Pricing will be by user and by usage, with details to follow as roll-out continues. “We expect revenues to be incremental and to pull through managed services from WPP,” Rose said, framing Open Pro as a way to expand the company’s addressable market without cannibalising existing scopes.
Rose flagged an expanded agreement with Google that provides preferred access to advanced AI models and tools, a framework to co-innovate custom solutions for clients, and upskilling for employees. She underlined that WPP remains model-agnostic and will continue integrating multiple providers, including Anthropic and OpenAI, into its stack.
CFO Joanne Wilson said two large media losses began to ramp down from 1 October and will weigh on the fourth quarter, with the headwind from gross client losses running at 300 to 400 basis points this year and likely at a broadly similar level in 2026.
She said the recent spending cuts are concentrated in project work and timing delays across CPG, auto and parts of tech, and that they are not being driven by AI substitution.
Rose called the media turnaround “absolutely critical,” backed GroupM’s privacy-first data and AI plan under Brian Lesser, and pointed to “green shoots” in the form of key retentions and wins this quarter.
Devika Bulchandani has taken on the role of Chief Operating Officer with a brief to drive growth and client experience. Laurent Ezekiel has been appointed Global CEO of Ogilvy. Michael Frohlich has rejoined as Global Chief Marketing and Corporate Affairs Officer. “We need to be a little less holdco and a little more company,” Rose said, summarising the operating posture she wants across markets and agencies.
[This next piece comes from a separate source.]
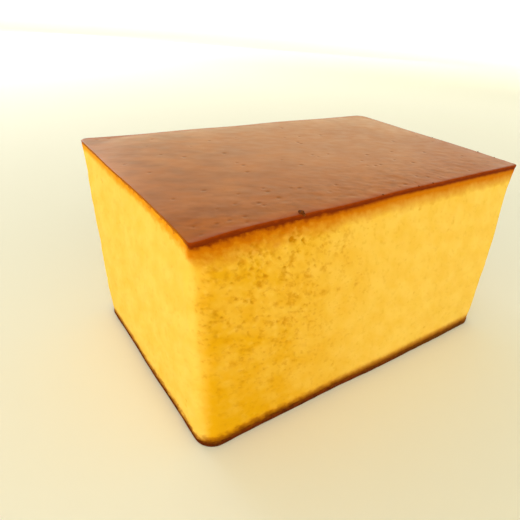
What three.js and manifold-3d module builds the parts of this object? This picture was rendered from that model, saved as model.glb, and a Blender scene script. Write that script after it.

On new business, management highlighted the retention of Marks & Spencer and wins with TruGreen in the US, Suncorp in Australia, and Maersk and Mastercard globally on the media side, along with expanded creative mandates from Haleon and PwC and design and PR wins with Stellantis, Lipton Teas and Tourism New Zealand. Losses included Bayer. The pipeline, they said, is tilting more towards opportunity than defence.
Sector and regional signals matter for marketers planning 2026 budgets. CPG fell 6.7% in the quarter, auto declined 6.8% and technology was down 4.5%, while healthcare grew 6.7% on new wins and expanded scopes.
WPP’s revenue less pass-through costs fell 5.9% LFL to £2.46 billion, while reported revenue declined 8.4% to £3.26 billion compared to the same quarter last year. The company attributed the weak results to a slowdown in its media business and recent client assignment losses.
North America declined 6% and the UK fell 8.9%. Western Continental Europe declined 4.4% with Germany weaker and Southern Europe more resilient. China’s decline moderated versus the first half. India was a relative bright spot, returning to growth at 6.7% in the quarter, helped by improved media performance.
Guidance remains cautious. WPP now expects like-for-like revenue less pass-through costs to decline 5.5 to 6% this year and sees headline operating margin at about 13%.
Adjusted operating cash flow before working capital is unchanged at 1.1 to 1.2 billion pounds. Adjusted net debt was 3.6 billion pounds at the end of September, with total available liquidity of 2.9 billion pounds, including a revolving credit facility maturing in February 2030.
Working capital is expected to be an outflow this year because of lower fourth-quarter media billings and the timing effect of lower incentives, and leverage is set to finish slightly above about 2x headline EBITDA.
Rose framed the moment as a chance to reset how WPP lands its story with clients. “Have we learned to land it consistently in a way that resonates? No, we haven’t,” she said. “AI will usher in the golden age of modern marketing.”
She closed by saying her ambition for WPP is “sky high,” and that the company is “optimistic, energised and confident” about delivering a simpler, AI-powered, media-led model that is easier for clients to buy and easier for teams to run.